Empire State: A Love Story

Empire State: A Love Story

2011 • 144 pages

Ratings5

Average rating3

15

I read this twice and loved it more after my second read. The art is simple and the story is simple. There isn't a real “climax” to the story – the main character tries to create one, but it is completely deflated.

What I really loved about this book is that it's less a story about a boy who follows a girl who is his friend to New York in an attempt to confess his love for her. It's more about a guy who's trying to love somewhere other than home. The character has never left Oakland and has all these romantic ideas about traveling across the country in a Greyhound and meeting his friend at the Empire State Building, just like in Sleepless in Seattle.
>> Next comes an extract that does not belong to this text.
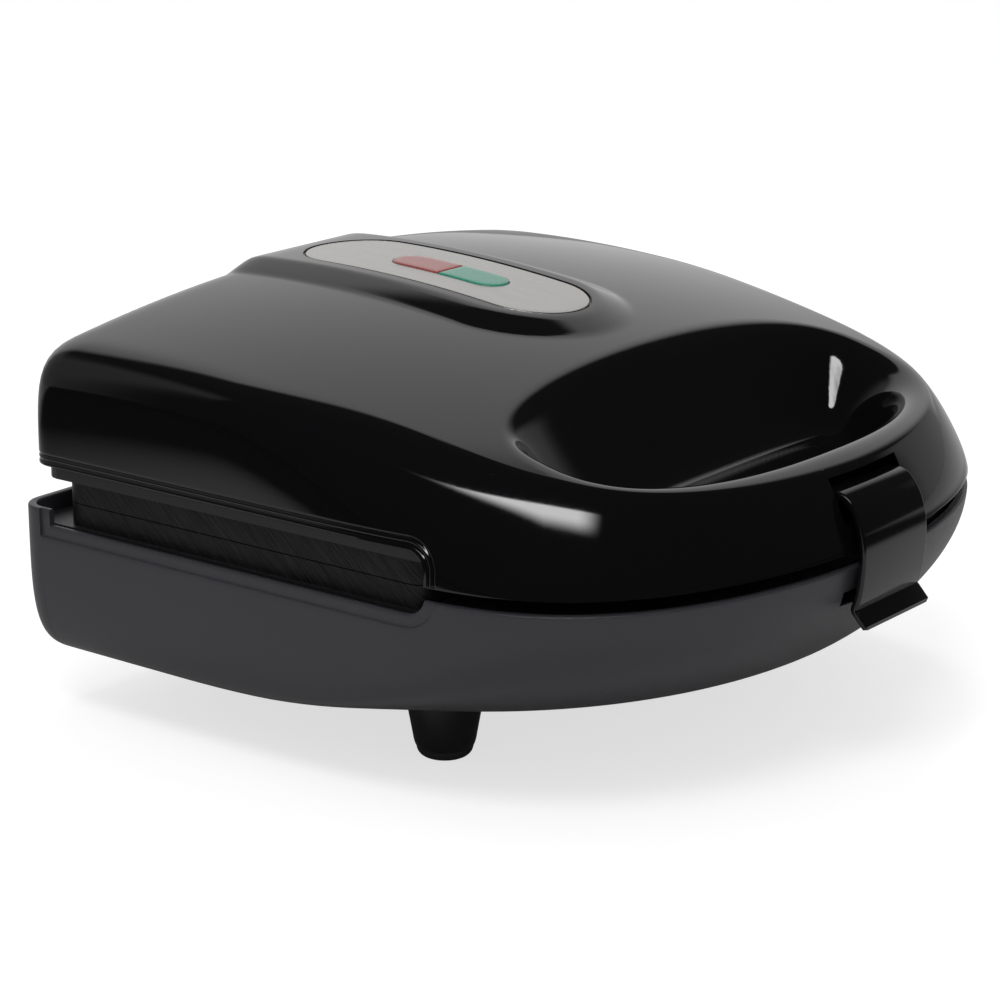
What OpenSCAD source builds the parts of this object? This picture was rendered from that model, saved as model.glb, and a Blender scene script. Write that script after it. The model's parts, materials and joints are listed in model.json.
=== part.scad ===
// Sandwich toaster: a base tub on four feet and a crowned lid, hinged at the
// rear, each holding a cast cooking plate over a tubular heating element.
// Frame: X to the user's right, Y to the rear, Z up, the floor at Z = 0.

/* [Body] */
// Distance from the ends of the cooking plates to the sides
side_rim = 5.2; // [4.4:0.1:10]
// Reach of the nose ahead of the side windows
nose_reach = 72.3; // [68:0.1:82]
// Height of the base housing
base_h = 43; // [39:0.5:48]
// Thickness of the moulded housings
wall_t = 2.5; // [2:0.1:3]
// Radius of the rear corners seen from above
corner_r = 8.4; // [6:0.1:12]
// Length of the rear rim, behind the side windows
rear_rim = 12.9; // [12.5:0.1:14]

/* [Nose] */
// Length of the blunt nose ahead of the straight sides
nose_len = 99; // [90:1:108]
// Fullness of the nose along X
nose_full_x = 1.9; // [1.8:0.05:2.2]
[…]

He has a website, but soon learns that he's completely behind the times in terms of web design; he doesn't know how to work a cell phone. He thinks he needs a passport to fly in a plane. He chooses to send his friend a letter confessing his love to her, rather than call her or, even, email her. He lives with his mom, and his job is binding books at the public library. He lives in a world that is still very tactile and concerned with experiencing all sensations of being alive in the world. He's very much a romantic and idealist, where his friend is more of an intellectual and an academic, sarcastic and dry.

For me, “Empire State” is absolutely a love story for Oakland, for home. I'm a sucker for those. There really is no place like home, whether it's the Bay Area, New York or the desert. Read this one through twice.